Trump Administration Officials Are Getting Raises During Shutdown

The government has been operating under a partial shutdown since December 21st, depriving 800,000 federal employees of their entire paychecks. Meanwhile, hundreds of senior Trump appointees are getting $10,000 raises, the Washington Post reported on Friday.
This was an accident. Maybe. In 2013, Congress passed a law capping the salaries of federal executives. The law has been renewed every year, but it wasn’t in 2018 because of the shutdown. The pay freeze will expire unless action is taken by Saturday. This will not happen, and so starting next week, everyone from cabinet secretaries to Vice President Mike Pence will see bumps in their paychecks. The raises were revealed in documents released by the Office of Personnel Management, which last week advised workers who won’t be seeing paychecks because of the shutdown to do manual labor for their landlords in lieu of paying rent.
The raises are just one of many side effects of Trump’s decision to hold the government hostage over a border wall, and he doesn’t appear to be letting it go anytime soon. His meetings with congressional Democrats have not been productive, as Senate Minority Leader Chuck Schumer (D-NY) reminded reporters Friday afternoon.

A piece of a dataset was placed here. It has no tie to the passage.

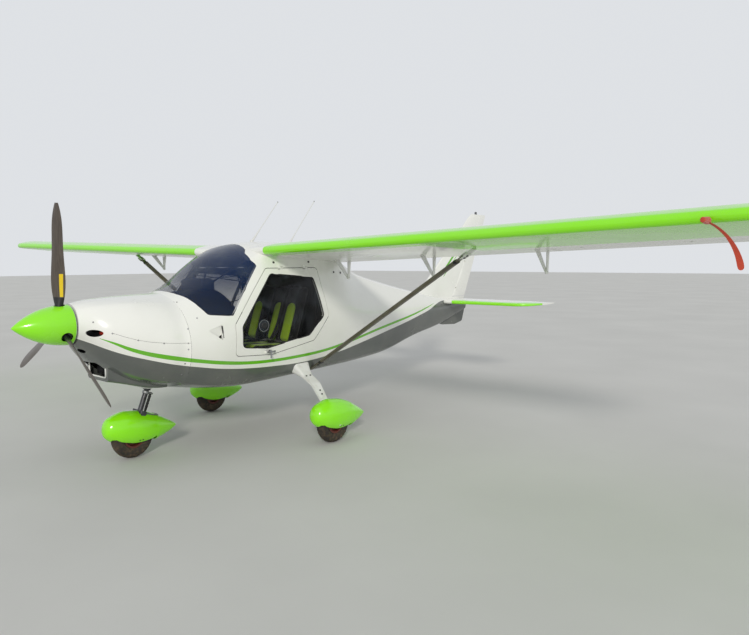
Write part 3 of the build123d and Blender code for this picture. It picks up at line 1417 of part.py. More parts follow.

Schumer, after WH meeting, says Trump told lawmakers he would be happy to keep the government closed for a long time — “months, even years.”
— Geoff Bennett (@GeoffRBennett) January 4, 2019
The president has insisted he will not sign off on legislation that does not include more than $5 billion to fund the border wall, and House Democrats, led by new House Speaker Nancy Pelosi (D-CA), have been adamant that they will not include wall funding in a bill. “A wall is an immorality,” Pelosi told reporters as the House passed a continuing resolution that would have allowed the government to re-open as negotiations continue. “It’s not who we are as a nation. And this is not a wall between Mexico and the United States that the president is creating here. It’s a wall between reality and his constituents.”
Last month, when Republicans still controlled the House, the Senate passed a continuing resolution to keep the government open by a vote of 100-0. Paul Ryan — who *clears throat * is no longer in politics — refused to bring the resolution to a vote in the House, and the government entered a partial shutdown on December 21st. Pelosi’s first act as House Speaker was to pass a similar resolution through the House, but Senate Majority Leader Mitch McConnell (R-KY) is now refusing to bring it to a vote in the Senate, even though he, and literally every other senator, voted for essentially the same resolution a few weeks ago. “The Senate will not waste its time considering a Democratic bill which cannot pass this chamber and which the president will not sign,” McConnell said on Thursday.
Not all of McConnell’s colleagues agree. “I think we should pass a continuing resolution to get the government back open,” Sen. Cory Gardner (R-CO) said on Thursday. “The Senate has done it last Congress, we should do it again today.” On Friday morning, Sen. Susan Collins (R-ME) joined Gardner in supporting the Democrats’ resolution to re-open the government. “I’m not saying their whole plan is a valid plan,” she said, according to the Boston Globe. “But I see no reason why the bills that are ready to go and on which we’ve achieved an agreement should be held hostage to this debate over border security.”
Both Gardner and Collins figure to face tough re-election campaigns in increasingly blue states in 2020.
The resolution passed by Democrats on Thursday would not only have re-opened the government, it would have renewed the pay freeze that would prevent the raises from taking effect. Randy Erwin, president of the National Federation of Federal Employees, told the Post that McConnell’s refusal to bring the resolution to a vote “certainly smells fishy, just as the federal workforce is being furloughed.” Rep. Don Beyer (D-VA) told the paper that “it looks like Trump has protected his own appointees and everyone else gets screwed” while suggesting the president issue an executive order preventing the raises.
But it’s unclear whether the president even knows that hundreds of his top appointees are getting raises while the government is shut down, or if he even cares. The Office of Personnel Management is certainly aware of it, as they discussed ways to remedy the issue — or at least its negative optics — with the Office of Management and Budget on a conference call Monday morning.
“It was definitely a ‘this is not going to look good’ situation,’” one participant told the Post.